Ainsi, qu’elles s'appliquent aux causes des révolutions comme aux causes du surgissement des courants révolutionnaires, les analyses du FOR font preuve d'un égal mépris pour l'expérience historique. Que la Ligue des Communistes et les trois Internationales se soient fondées au moment d'une montée de la lutte de classe, elle-même résultant d'une aggravation des conditions de vie des travailleurs n'est pas fait pour impressionner le FOR : si l'histoire n'entre pas dans ses schémas, ce n'est pas qu'ils sont faux, c'est l'histoire qui s'est trompée!
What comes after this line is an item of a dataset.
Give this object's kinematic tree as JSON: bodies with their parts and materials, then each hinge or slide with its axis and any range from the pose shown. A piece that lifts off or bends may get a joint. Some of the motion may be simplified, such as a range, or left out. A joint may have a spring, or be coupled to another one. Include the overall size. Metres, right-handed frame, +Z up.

De la même façon, parce qu'il pense que la crise est un obstacle à la révolution et qu'il espère que celle-ci aura quand même lieu bientôt, le FOR décrète qu'aujourd’hui il n'y a pas de crise[4] ce n'est pas plus compliqué, mais malheureusement, une telle démarche ne prépare pas beaucoup cette organisation à comprendre le système qu'elle combat et donc à accomplir sa tâche de contribuer à la prise de conscience de la classe ouvrière.
[1] Les camarades du FOR, dans une lettre ultérieure, nous font part de leur opposition à une publication en plusieurs fois de leur lettre. Si nous n'accédons pas à leur demande, ce n'est nullement que nous voulions envenimer les rapports entre nos deux organisations mais bien pour des raisons techniques et parce que nous pensons qu'une telle séparation entre deux parties qui sont bien distinctes dans la lettre n'est pas de nature à altérer le contenu de l'ensemble de celle-ci.
[2] Avant-propos à la "Critique de l'économie politique".
[3] "Les luttes de classe en France, 1848-1852".
[4] Sur la réalité et l'interprétation de la crise actuelle, nous renvoyons le FOR et les lecteurs aux nombreux articles que nous avons consacrés à ce sujet.